The second epistle is not a doctrinal treatise on the Antichrist, as if 2:1-12 were the sole point of the letter, but a practical exhortation, written by request and designed to encourage the faint-hearted and to admonish the idlers. The description of the judgment in 1:6 ff., the allusions to the premonitory signs in 2:3-8, and the characterisation of the advent of the Anomos (2:9-12), placed significantly after his destruction (2:8), are manifestly intended not to convey new. information but to encourage the faint-hearted by reminding them of his oral instructions,—an employment of teaching for practical needs which is characteristic of Paul, as the passage in another Macedonian letter suggests (Philippians 2:5 ff.). In reference to the second purpose of II, it is to be observed that since the idleness and meddlesomeness have increased, it is necessary to supplement the injunctions of I (4:11-12, 5:14) by the severer command that the majority hold aloof from the idle brethren, avoid association with them; at the same time it is significant that the last word is only a repetition of what was said in the first letter (5:14), with an added covert admonition of the somewhat tactless majority: “Do not regard him as an enemy but admonish him as a brother” (II 3:15).

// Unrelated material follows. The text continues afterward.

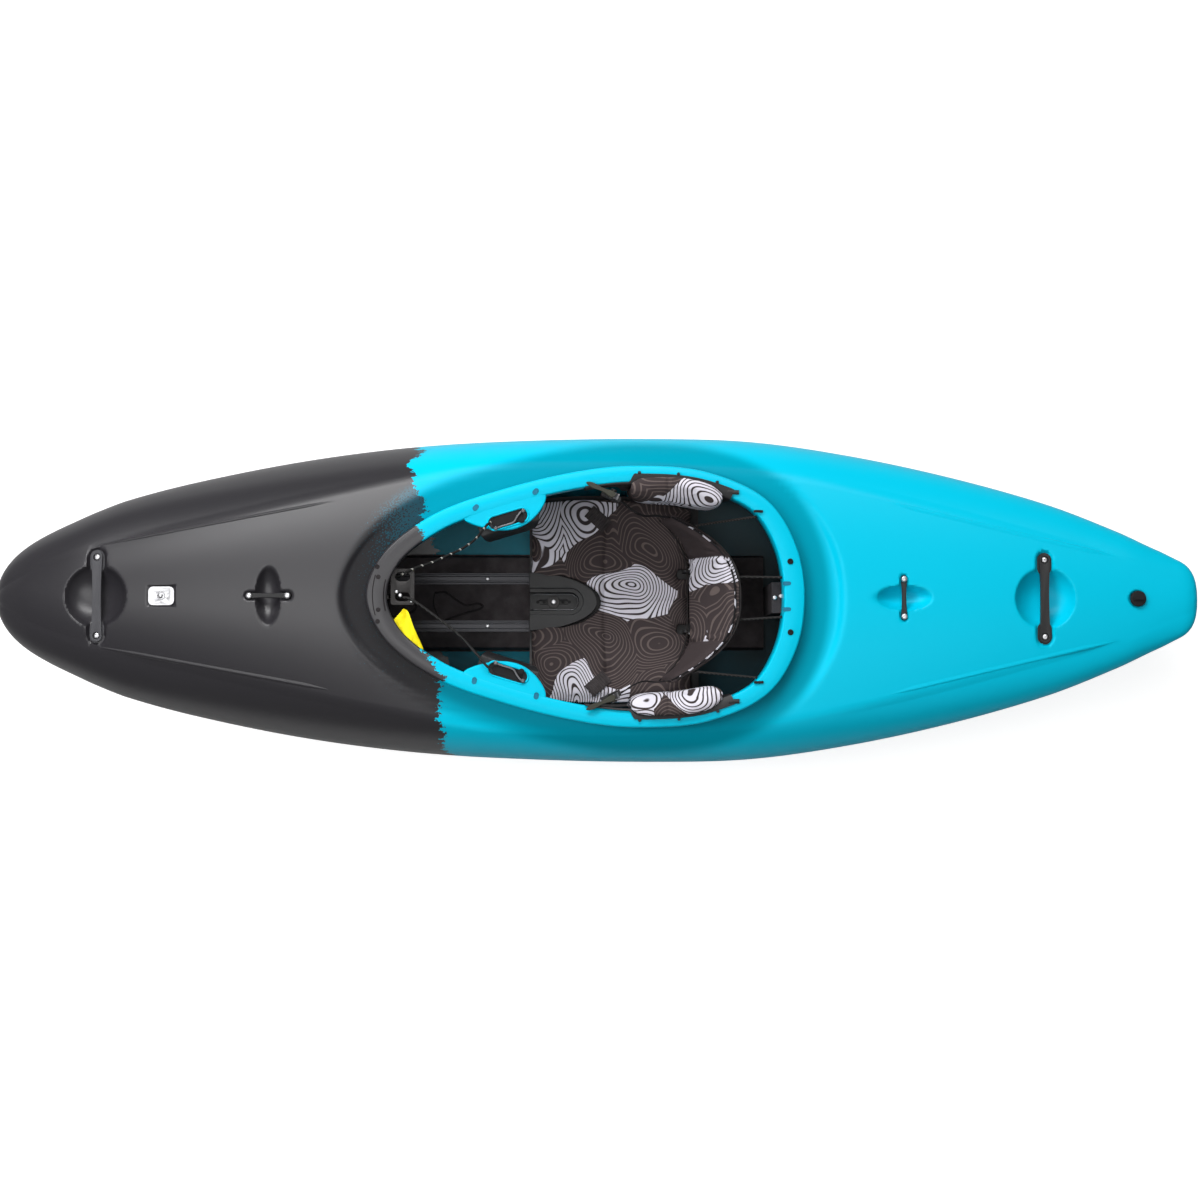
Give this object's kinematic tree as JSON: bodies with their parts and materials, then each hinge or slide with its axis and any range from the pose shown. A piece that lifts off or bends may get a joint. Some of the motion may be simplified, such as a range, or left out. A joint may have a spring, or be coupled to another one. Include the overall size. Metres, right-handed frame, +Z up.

To encourage the faint-hearted (II 1:3-2:17) and to warn the idlers (II 3:1-17) is the two-fold purpose of this simple, tactful, pastoral letter.


(3) Contents—After the superscription (1:1-2) which differs from that in I only in having ἡμῶ after πατρί expressing the sense of common fellowship in the Father, and in having after εἰρήν the usual “from God our Father and the Lord Jesus Christ,” making explicit the source of divine favour and spiritual prosperity, Paul enters upon the thanksgiving (1:3-10) and closely related prayer (1:11-12) which together form an unbroken sentence of over two hundred words, liturgical in tone and designed to encourage the faint-hearted. In spite of what they have written, he ought, he insists, to thank God, as is proper under the circumstances, because their faith and brotherly love abound, so much so that he himself, contrary to their expectations, is boasting everywhere of their endurance and faith in the midst of persecutions. They need not worry (though the brethren as a whole are addressed, the faint-hearted are chiefly in mind) about their future salvation, for their splendid endurance springing from faith is positive proof that God the righteous judge will, in keeping with his purpose, deem them worthy of entrance into the kingdom, on behalf of which they as well as he are suffering. It will not always be well with their persecutors, for God, as righteous in judgment, will recompense them with affliction, as he will recompense the afflicted converts with relief from the same, a relief which Paul also will share. God will do so at the great assize (described in 1:7b-10 not for the sake of the description but for the encouragement of the believers) when the wicked, those, namely, who do not reverence God and do not obey the gospel of our Lord Jesus, will receive as their punishment separation forever from Christ, on the very day when the righteous in general and (with an eye to the faint-hearted) all who became believers (for the converts believed the gospel addressed to them) will be the ground of honour and admiration accorded to Christ by the attendant angels. To reach this happy consummation, to be acquitted in that day, Paul prays, as the converts likewise prayed, that God will fill them with goodness and love, in order that finally the name of the Lord Jesus may be honoured in virtue of what they are and they may be honoured in virtue of what his name has accomplished. This glorification and blessed consummation, he assures them, is in accordance with the divine favour of our God and of the Lord Jesus Christ (1:3-12).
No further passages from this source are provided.